Tyasia is a modern English-language invented name, shaped by contemporary prefixes like Ty- and melodic endings.
Tyasia is a name that exemplifies the American tradition of phonetically inventive naming, where sound, rhythm, and aesthetic pleasure take precedence over strict etymological lineage. Its architecture suggests influence from several directions: the "Ty-" opening connects it to a family of popular names (Tyra, Tyrell, Tyson) with roots in both Scandinavian and African American naming traditions, while the "-asia" ending evokes names like Anastasia — the Greek name meaning "resurrection," famously borne by the youngest daughter of Tsar Nicholas II, whose fate became one of the twentieth century's most haunting mysteries and enduring legends — as well as the geographic name Asia itself, which derives from an ancient Assyrian or Greek term for the eastern lands. In African American naming culture, which has been one of the most linguistically creative forces in American onomastics, names like Tyasia represent a deliberate departure from European naming conventions.

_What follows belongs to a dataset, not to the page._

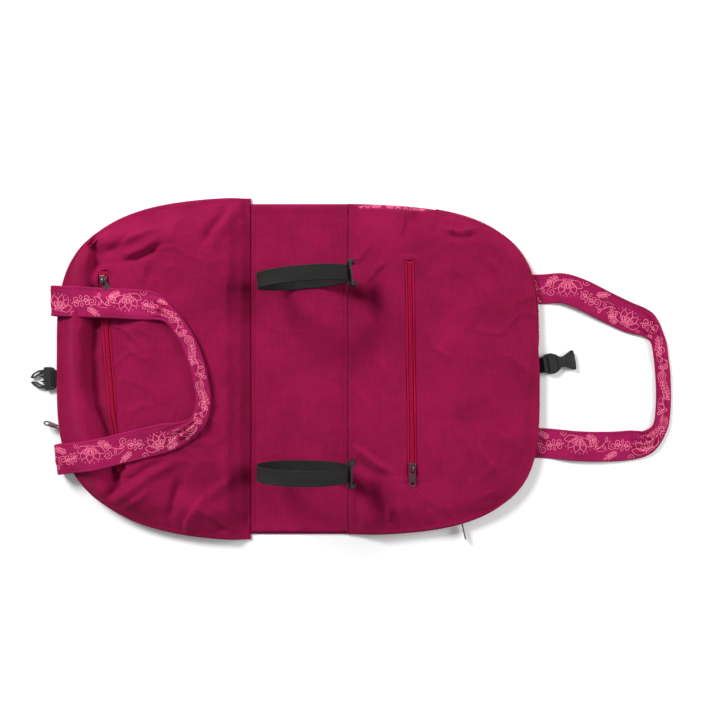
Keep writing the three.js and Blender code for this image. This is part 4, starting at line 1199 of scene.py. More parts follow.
    def stitching(self, shop: Workshop) -> bpy.types.Object:
        """Sew the pocket zip in, with a row on each side and across both ends."""
        room = self.pocket.tape_width / 2 + 0.3 + 2.6
        reach = 1 + 2 * 2.9 / self.pocket.length
        rows = []
        x, y = self.pocket.centre(self.plan, np.linspace(-reach, reach, 140))
        middle = Path.of(np.stack([x, y, np.zeros_like(x)], axis=1), UP)
        for side in (-1, 1):
            rows.append(self.on_canvas(middle.moved(side * room, 0).points))
        for end in (0, -1):
            ends = [middle.points[end] + s * room * middle.across[end] for s in (-1, 1)]
            rows.append(self.on_canvas(np.linspace(ends[0], ends[1], 12)))
        piece = shop.piece(
            f"pocket_zip_stitches_{self.label}",
            *gathered(Stitching().along(row) for row in rows),
            Finishes.canvas_thread,
        )
        return shop.fit(piece, Slot.PLAIN_CANVAS)

    def on_canvas(self, points: Array) -> Path:
        """Lay a line of points on the inner face."""
        x, y = points[:, 0], points[:, 1]
        z = self.top_at(x, y) + self.slot(x, y)
        return Path.of(np.stack([x, y, z], axis=1), UP)

    def build(self, shop: Workshop) -> None:
        """Make the whole pouch."""
        self.inner_face(shop)
        self.outer_face(shop)
        self.walls(shop)
        self.edge_teeth(shop)
        self.pocket_tape(shop)
        self.pocket_teeth(shop)
        self.stitching(shop)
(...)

Scholars like Cleveland Evans and Jessi Sams have documented how this tradition creates names that are simultaneously phonetically beautiful and uniquely individual — a gift to the child of a name that cannot be borrowed from a historical figure, a relative, or a cultural default. The name carries its bearer's identity without precedent. Tyasia has a distinctly musical quality: the short sharp opening syllable, the flowing middle, and the soft vowel close give it a three-beat rhythm that sits naturally in the mouth.
It is feminine without being delicate, strong without being heavy. In an era when name originality is increasingly valued, Tyasia represents the living edge of English naming culture — evidence that new names are still being coined, and that they carry real cultural meaning in their making.